Maybe it would be interesting to see if there could be better kernel APIs for things like userspace OOM killers; ideally, we'd want to guarantee that the userspace OOM killer is always prioritized in low-memory situations, and ideally it'd be possible to install low memory event listeners into the kernel rather than to poll.



I disagree. The real solution is to do away with the need for OoM killer in the first place by turning off overcommit (in its current form anyway) and fixing the broken programs that rely on its behavior.


In practice, programs crash when they receive a null pointer from malloc (either through throwing an uncaught exception, or through `if (!ptr) { abort(); }`, or through dereferencing a null pointer). So even if your solution was realistic, it would just entail killing a random process, and it would prioritize killing an essentially random process. When you reach OOM situations and need to kill processes, there are probably better heuristics than "kill whichever process happened to allocate memory after we ran out".


So we're covering up bad programmer behavior by lying to them and then shooting other programs in the head when everything goes south. By default. Sorry if I feel like we should be able to do better than that.

Windows, for instance, doesn't have this kind of overcommit. Allocations need to be backed by RAM+pagefile (though Windows will grow the page file if it can and needs to).


Things go very south in windows if you ever use really much swap. Had this with a CAM process using a lot of swap.

You barely move the barrier until the backing pagefile cannot grow anymore (which with a fast but small nvm can be reached within a few seconds). After that you get stuff like a taskmanager without fonts, as there is no memory for loading it anymore...


Yeah, so, worst case it is exactly like Linux.
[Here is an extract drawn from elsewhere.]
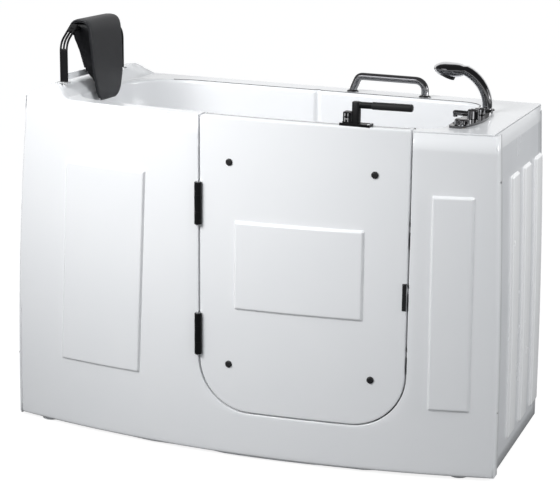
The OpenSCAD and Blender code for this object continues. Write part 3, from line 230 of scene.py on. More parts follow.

However, at least with Windows properly behaving software isn't being lied to about its allocations.


My argument was that _even without overcommit or swap_, we would probably want some kind of OOM killer, because the heuristic of "kill the process which happens to try to allocate first when we have run out" is probably one of the worse heuristics for which processes should be killed.


Except that's up to the application to behave that way instead of some mysterious heuristic. If the programmer decides that terminating is the appropriate behavior, or is too lazy to do otherwise, then that is on the program. If programs have broken behavior then fix them, otherwise what is the point of all this open source software anyway? I find it incredible that Linux developers are expected to routinely deal with API breakages on library updates but would rather have random processes be terminated because the OS lies about memory than fix the badly behaving software!


And instead force every application which needs to store large amounts of temporary data to implement its own swapping mechanism? Don't you think we will end up with a lot of even less optimized swapping systems that way?


If you need swap, you need swap.... You shouldn't borrow it from other programs executable pages (without proper accounting).


IMO, a good start would be to fix the OOMKiller to kill all processes that overcommit first ordered by size of overcommit (maybe match the uid first).